* SHORT EXERCISE *
Your answer should consist solely of the lines from the one with "for name, x" through the one with "CAMERA_TARGET = Vector((0.00122, 0.0, -0.00122))", copied exactly, endpoints included.
____________________
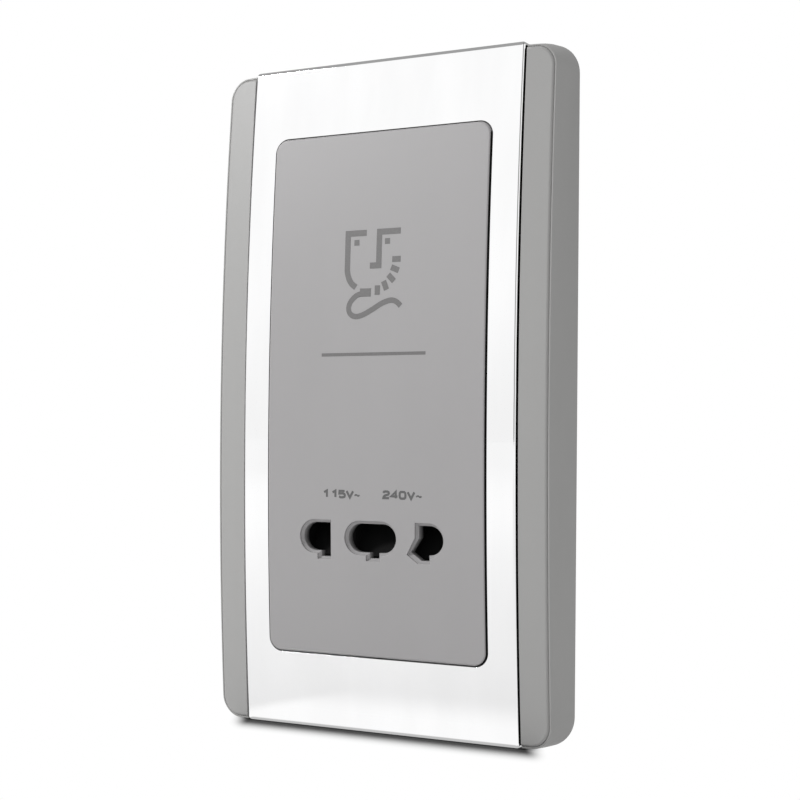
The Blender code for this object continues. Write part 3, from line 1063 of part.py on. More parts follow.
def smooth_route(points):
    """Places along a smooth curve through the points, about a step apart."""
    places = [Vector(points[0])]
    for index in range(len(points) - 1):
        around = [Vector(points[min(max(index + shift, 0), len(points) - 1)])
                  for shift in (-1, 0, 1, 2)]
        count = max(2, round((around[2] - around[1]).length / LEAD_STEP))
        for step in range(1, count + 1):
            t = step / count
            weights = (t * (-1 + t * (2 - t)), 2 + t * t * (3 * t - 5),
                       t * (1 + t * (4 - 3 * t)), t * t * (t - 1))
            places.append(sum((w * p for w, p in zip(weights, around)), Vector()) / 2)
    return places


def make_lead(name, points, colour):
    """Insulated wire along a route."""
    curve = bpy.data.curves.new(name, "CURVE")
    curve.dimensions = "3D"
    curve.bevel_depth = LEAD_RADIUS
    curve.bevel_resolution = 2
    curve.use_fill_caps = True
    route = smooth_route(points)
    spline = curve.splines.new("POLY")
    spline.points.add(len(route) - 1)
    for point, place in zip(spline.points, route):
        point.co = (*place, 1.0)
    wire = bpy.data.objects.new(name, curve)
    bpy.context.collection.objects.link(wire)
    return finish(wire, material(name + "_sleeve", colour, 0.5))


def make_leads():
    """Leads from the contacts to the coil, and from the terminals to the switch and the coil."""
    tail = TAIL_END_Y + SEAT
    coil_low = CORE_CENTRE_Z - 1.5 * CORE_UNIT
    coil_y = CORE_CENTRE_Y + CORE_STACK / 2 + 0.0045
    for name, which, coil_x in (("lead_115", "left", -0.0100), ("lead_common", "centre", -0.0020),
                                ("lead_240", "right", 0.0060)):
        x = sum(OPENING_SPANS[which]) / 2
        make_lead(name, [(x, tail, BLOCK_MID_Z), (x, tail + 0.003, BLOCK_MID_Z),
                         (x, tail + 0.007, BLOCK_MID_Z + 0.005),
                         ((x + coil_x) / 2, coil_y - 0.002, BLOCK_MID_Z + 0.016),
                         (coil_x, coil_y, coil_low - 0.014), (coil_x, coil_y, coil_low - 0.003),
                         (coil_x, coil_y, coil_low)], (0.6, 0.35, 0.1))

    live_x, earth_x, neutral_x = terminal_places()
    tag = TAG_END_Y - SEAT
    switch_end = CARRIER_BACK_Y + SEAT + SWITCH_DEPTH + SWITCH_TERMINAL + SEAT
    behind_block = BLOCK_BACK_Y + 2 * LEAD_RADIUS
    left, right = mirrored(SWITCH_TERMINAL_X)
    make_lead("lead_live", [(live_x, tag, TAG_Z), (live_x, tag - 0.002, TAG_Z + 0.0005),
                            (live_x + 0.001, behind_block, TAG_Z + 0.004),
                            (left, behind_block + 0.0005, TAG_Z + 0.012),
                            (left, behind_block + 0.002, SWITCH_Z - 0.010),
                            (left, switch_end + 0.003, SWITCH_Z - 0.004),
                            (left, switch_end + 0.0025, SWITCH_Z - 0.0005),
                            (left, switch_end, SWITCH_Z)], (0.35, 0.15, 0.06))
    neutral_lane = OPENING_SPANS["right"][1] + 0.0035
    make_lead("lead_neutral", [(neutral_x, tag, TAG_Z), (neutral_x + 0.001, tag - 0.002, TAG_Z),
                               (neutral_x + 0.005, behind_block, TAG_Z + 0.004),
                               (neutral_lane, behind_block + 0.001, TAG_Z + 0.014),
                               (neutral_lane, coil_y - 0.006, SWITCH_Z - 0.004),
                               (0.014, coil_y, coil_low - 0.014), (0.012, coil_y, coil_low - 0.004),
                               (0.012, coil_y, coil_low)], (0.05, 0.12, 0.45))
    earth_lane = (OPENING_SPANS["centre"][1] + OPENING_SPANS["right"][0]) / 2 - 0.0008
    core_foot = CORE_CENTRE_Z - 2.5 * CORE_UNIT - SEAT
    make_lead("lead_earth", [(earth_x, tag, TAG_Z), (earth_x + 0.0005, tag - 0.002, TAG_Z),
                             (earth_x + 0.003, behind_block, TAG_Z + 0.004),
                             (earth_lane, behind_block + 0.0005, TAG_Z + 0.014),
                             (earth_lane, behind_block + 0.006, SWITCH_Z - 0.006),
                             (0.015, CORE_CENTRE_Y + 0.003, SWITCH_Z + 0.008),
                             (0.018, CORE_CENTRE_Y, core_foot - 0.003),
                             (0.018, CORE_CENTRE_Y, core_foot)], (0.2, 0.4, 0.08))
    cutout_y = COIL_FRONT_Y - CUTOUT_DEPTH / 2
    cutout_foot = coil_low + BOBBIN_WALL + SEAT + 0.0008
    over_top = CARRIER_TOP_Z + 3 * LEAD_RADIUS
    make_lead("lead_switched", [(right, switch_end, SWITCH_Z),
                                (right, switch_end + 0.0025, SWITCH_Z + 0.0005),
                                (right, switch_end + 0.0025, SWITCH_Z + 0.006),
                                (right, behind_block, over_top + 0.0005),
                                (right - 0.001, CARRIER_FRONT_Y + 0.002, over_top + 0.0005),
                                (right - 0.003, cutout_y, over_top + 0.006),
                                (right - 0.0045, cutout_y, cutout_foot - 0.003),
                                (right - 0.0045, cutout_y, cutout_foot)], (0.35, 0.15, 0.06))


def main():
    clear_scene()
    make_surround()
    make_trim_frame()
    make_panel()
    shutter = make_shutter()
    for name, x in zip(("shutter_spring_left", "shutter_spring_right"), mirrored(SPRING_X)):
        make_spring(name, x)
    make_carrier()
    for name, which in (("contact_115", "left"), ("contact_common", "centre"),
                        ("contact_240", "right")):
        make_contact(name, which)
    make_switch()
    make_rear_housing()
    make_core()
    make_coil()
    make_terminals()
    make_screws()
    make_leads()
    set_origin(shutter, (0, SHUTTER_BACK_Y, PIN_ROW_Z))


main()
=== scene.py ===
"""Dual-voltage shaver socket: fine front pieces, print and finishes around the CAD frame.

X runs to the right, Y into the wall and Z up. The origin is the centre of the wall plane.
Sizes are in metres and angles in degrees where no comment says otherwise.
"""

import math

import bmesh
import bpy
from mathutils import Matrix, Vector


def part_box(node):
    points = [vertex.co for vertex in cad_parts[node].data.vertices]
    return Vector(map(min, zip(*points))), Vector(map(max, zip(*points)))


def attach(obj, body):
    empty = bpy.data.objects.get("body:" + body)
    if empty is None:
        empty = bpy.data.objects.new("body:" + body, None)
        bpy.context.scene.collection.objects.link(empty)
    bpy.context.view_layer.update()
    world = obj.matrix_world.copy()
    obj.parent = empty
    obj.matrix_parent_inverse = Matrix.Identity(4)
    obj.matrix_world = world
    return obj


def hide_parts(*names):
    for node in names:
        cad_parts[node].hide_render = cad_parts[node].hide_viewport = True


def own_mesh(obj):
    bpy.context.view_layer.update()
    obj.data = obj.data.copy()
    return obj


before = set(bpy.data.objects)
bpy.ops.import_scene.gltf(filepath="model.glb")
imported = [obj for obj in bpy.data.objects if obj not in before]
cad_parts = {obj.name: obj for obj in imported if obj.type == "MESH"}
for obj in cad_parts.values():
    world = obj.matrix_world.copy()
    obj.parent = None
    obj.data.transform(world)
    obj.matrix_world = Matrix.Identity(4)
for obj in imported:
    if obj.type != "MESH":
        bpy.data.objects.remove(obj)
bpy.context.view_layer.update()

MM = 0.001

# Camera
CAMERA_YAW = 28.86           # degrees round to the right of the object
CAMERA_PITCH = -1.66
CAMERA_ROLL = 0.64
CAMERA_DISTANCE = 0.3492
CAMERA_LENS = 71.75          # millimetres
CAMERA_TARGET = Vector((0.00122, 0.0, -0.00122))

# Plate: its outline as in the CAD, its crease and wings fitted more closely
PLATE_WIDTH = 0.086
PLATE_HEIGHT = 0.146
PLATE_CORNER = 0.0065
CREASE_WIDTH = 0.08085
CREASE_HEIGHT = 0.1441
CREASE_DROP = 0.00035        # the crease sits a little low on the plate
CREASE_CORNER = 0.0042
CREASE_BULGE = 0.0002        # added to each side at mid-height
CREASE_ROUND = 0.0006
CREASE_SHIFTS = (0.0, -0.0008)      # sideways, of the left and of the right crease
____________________
* OUTPUT *
    for name, x in zip(("shutter_spring_left", "shutter_spring_right"), mirrored(SPRING_X)):
        make_spring(name, x)
    make_carrier()
    for name, which in (("contact_115", "left"), ("contact_common", "centre"),
                        ("contact_240", "right")):
        make_contact(name, which)
    make_switch()
    make_rear_housing()
    make_core()
    make_coil()
    make_terminals()
    make_screws()
    make_leads()
    set_origin(shutter, (0, SHUTTER_BACK_Y, PIN_ROW_Z))


main()
=== scene.py ===
"""Dual-voltage shaver socket: fine front pieces, print and finishes around the CAD frame.

X runs to the right, Y into the wall and Z up. The origin is the centre of the wall plane.
Sizes are in metres and angles in degrees where no comment says otherwise.
"""

import math

import bmesh
import bpy
from mathutils import Matrix, Vector


def part_box(node):
    points = [vertex.co for vertex in cad_parts[node].data.vertices]
    return Vector(map(min, zip(*points))), Vector(map(max, zip(*points)))


def attach(obj, body):
    empty = bpy.data.objects.get("body:" + body)
    if empty is None:
        empty = bpy.data.objects.new("body:" + body, None)
        bpy.context.scene.collection.objects.link(empty)
    bpy.context.view_layer.update()
    world = obj.matrix_world.copy()
    obj.parent = empty
    obj.matrix_parent_inverse = Matrix.Identity(4)
    obj.matrix_world = world
    return obj


def hide_parts(*names):
    for node in names:
        cad_parts[node].hide_render = cad_parts[node].hide_viewport = True


def own_mesh(obj):
    bpy.context.view_layer.update()
    obj.data = obj.data.copy()
    return obj


before = set(bpy.data.objects)
bpy.ops.import_scene.gltf(filepath="model.glb")
imported = [obj for obj in bpy.data.objects if obj not in before]
cad_parts = {obj.name: obj for obj in imported if obj.type == "MESH"}
for obj in cad_parts.values():
    world = obj.matrix_world.copy()
    obj.parent = None
    obj.data.transform(world)
    obj.matrix_world = Matrix.Identity(4)
for obj in imported:
    if obj.type != "MESH":
        bpy.data.objects.remove(obj)
bpy.context.view_layer.update()

MM = 0.001

# Camera
CAMERA_YAW = 28.86           # degrees round to the right of the object
CAMERA_PITCH = -1.66
CAMERA_ROLL = 0.64
CAMERA_DISTANCE = 0.3492
CAMERA_LENS = 71.75          # millimetres
CAMERA_TARGET = Vector((0.00122, 0.0, -0.00122))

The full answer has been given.